Die Freiwilligendienste haben sich zu einer echten Erfolgsgeschichte entwickelt. Rund 320.000 Freiwillige - da ist das Sonderkontingent für die Flüchtlingsbezüge noch nicht enthalten - haben sich seit
dem 1. Juli 2011 engagiert in diesem Bereich eingesetzt beziehungsweise wurden eingesetzt. Die Tendenz ist steigend. Wir wissen, dass wir mehr Plätze brauchen, weil es mehr Nachfrage gibt. Da ist noch deutlich Luft nach oben, wie Katja Rathje-Hoffmann eben noch einmal betont hat. 39.000 Männer und Frauen sind - wie bereits erwähnt - freiwillig im Einsatz. Das ist der Stand von Juli. Während wir im Jahr 2012 - einige Zahlen habe ich noch mitgebracht - noch bei einem Jahresdurchschnitt von etwa 34.000 waren, sind wir im Jahr 2017 inzwischen schon bei knapp 42.000 Freiwilligen. Das unterstreicht, wie bedeutsam, wie hip und angesagt Freiwilligendienste sind.

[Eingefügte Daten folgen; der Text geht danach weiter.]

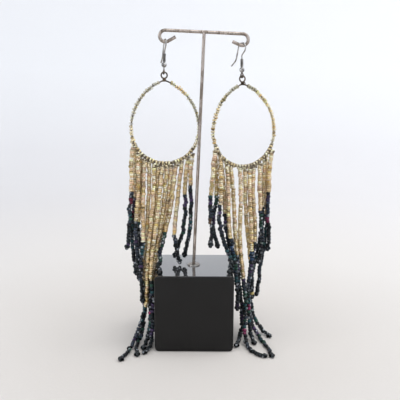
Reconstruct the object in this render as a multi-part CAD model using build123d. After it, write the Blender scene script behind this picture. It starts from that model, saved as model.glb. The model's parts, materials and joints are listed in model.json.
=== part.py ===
from build123d import *
import os
from math import atan2, cos, degrees, pi, radians, sin, sqrt, tan

# A pair of long beaded hoop earrings hung on a plain T-shaped stand with a cube base.
# Millimetres, +Z up, front towards -Y, origin under the middle of the base on the table.
# Each earring is an ear wire with a coil and a ball, a pointed wire hoop sleeved in beads,
# and a fringe of bead strings. Every string is a round tube along its route, and the long
# ones bend on the table or on the base's top and lie there.

os.makedirs("parts", exist_ok=True)

# Clearances between pieces
GAP = 0.1            # between an ear wire and the bar, and between its ball and coil
LOOP_GAP = 0.15      # between the small loop and the eye ring that hangs in it
BORE_GAP = 0.1       # all round a wire inside the hole of a coil, ball, bead or base
SEAT_GAP = 0.05      # under the collar
STRING_GAP = 0.3     # between the hoop's beads and the top bead of a string

# Stand
BASE_SIDE = 45.0
BASE_CORNER = 2.5    # corners of the front outline
BASE_EDGE = 0.8      # edges round the front and back faces
BAR_WIRE = 1.8
ROD_FOOT_X = -0.5    # where the leaning rod leaves the base's top
ROD_TOP_X = 4.9      # middle of the crossbar
ROD_TOP_Z = 179.5
ROD_DEPTH = 18.0     # length of rod inside the base
ROD_END_GAP = 0.2
BAR_STRAIGHT = 21.6  # each way from the rod to the start of the end bend
BAR_BEND = 3.15
BAR_TAIL = 4.9
LEFT_LIFT = 31.0     # how far each tail turns up past level, degrees
RIGHT_LIFT = 20.0
COLLAR_WIDE = 7.4
COLLAR_THICK = 0.6
COLLAR_ROUND = 0.2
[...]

Mit Blick auf die Zukunft der Freiwilligendienste halten wir es deshalb aber auch für unabdingbar, sich die Rahmenbedingungen genau anzuschauen. Ich werde jetzt nicht noch einmal die Punkte wiederholen, die meine Vorrednerinnen dezidiert aufgeführt haben. Die finden Sie im Antrag wieder. Natürlich ist das nicht abschließend. Es gibt Bundesländer, die viel weitreichendere Rahmenbedingungen haben - bis hin zu einer Art Mindestlohn. Es gibt aber auch die Überlegung, ob man nicht eine Freigabe bei Menschen erteilt, die Leistungsbezieher sind.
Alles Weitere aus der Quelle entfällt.